Onstage, Bobby Hutcherson comes across as a genial trickster with a sly sense of humor that guards an acute emotional intelligence. He’s not much different offstage, where he can fully indulge his natural gifts as a raconteur whose anecdotes often end with unanticipated punch lines. Which, come to think of it, is much like a Hutcherson solo that loops around, digresses, reveals unexpected harmonic insights and then concludes with a dramatic, resonating flourish.

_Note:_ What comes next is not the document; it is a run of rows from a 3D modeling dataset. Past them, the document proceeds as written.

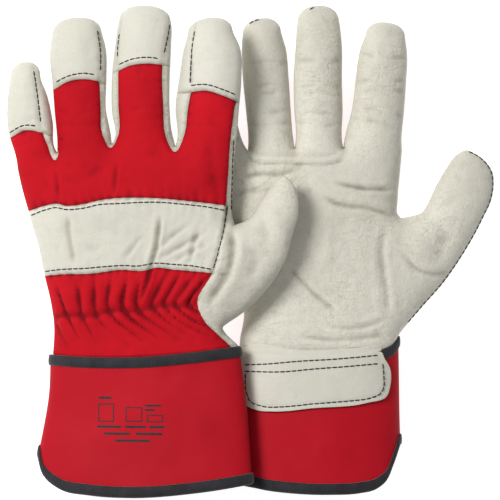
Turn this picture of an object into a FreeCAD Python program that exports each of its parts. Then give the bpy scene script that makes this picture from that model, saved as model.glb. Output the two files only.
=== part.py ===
"""A pair of rigger-style gardening gloves lying flat, in millimetres.

The right glove lies palm up on the surface.  The left glove lies back up, with its thumb side
resting on the right glove, so it is tilted about the Y axis.  +Y points to the fingertips and the
origin is under the middle of the pair.

Each glove is built in its own flat frame with the back of the hand towards +Z.  One tube of cross
sections runs from the cuff's hem to the knuckles, and each finger and thumb is a tube of its own.
Every tube is a hollow wall, and every leather, cotton or canvas panel is a region of that wall.
"""
import FreeCAD, Part
import math
import os
from collections import namedtuple

from FreeCAD import Vector

# ---------------------------------------------------------------- materials' thicknesses
WALL = 1.8            # leather or cotton wall of hand, fingers and cuff
STRAP_RAISE = 0.7     # how far the knuckle strap and the binding tapes stand proud of the wall
PATCH_RAISE = 1.2     # how far the pull patch stands proud of the cuff
LINING = 0.7          # cotton lining and elastic band, inside the wall
THREAD_RAISE = 0.5    # how far the seam thread stands proud of the leather that it holds
THREAD_WIDTH = 0.9
STITCH_INSET = 2.2    # from the strap's edge to its line of thread

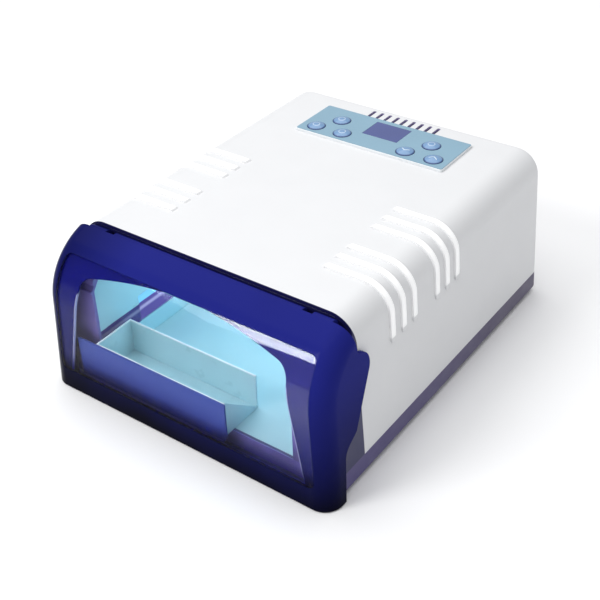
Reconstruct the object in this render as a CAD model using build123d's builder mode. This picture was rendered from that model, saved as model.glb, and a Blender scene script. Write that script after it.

Hutcherson, 73, has been slowed by emphysema in recent years and is tethered to an oxygen line. But his playing remains smart and gorgeous, if more selective, as heard during a sold-out four-night February run at the SFJAZZ Center. That stand saw the vibraphonist alongside alto saxophonist David Sanborn, organist Joey DeFrancesco and drummer Billy Hart-the same cast featured on Enjoy the View, the forthcoming Blue Note album credited to Hutcherson, Sanborn and DeFrancesco. The album, Hutcherson’s first for Blue Note since Manhattan Moods, his 1994 co-release with McCoy Tyner, is a worthy addition to his era-defining discography for the 75-year-old label: an enviable list of leader and sideman projects featuring the likes of Jackie McLean, Eric Dolphy, Grachan Moncur III, Lee Morgan, Wayne Shorter, McCoy Tyner, Grant Green, Andrew Hill and Tony Williams. Two days after the 50th anniversary of Dolphy’s epochal Out to Lunch! session, I drove from Berkeley to the house Hutcherson shares with Rosemary, his wife of 41 years, in Montara, a town on Highway 1 about 20 miles south of San Francisco with breathtaking views of the Pacific Ocean.
In a conversation that focused on his early years, a few themes emerged, particularly the abiding self-confidence that comes from the boundless love and support he received from his mother, even when circumstances seemed to suggest her faith was misplaced.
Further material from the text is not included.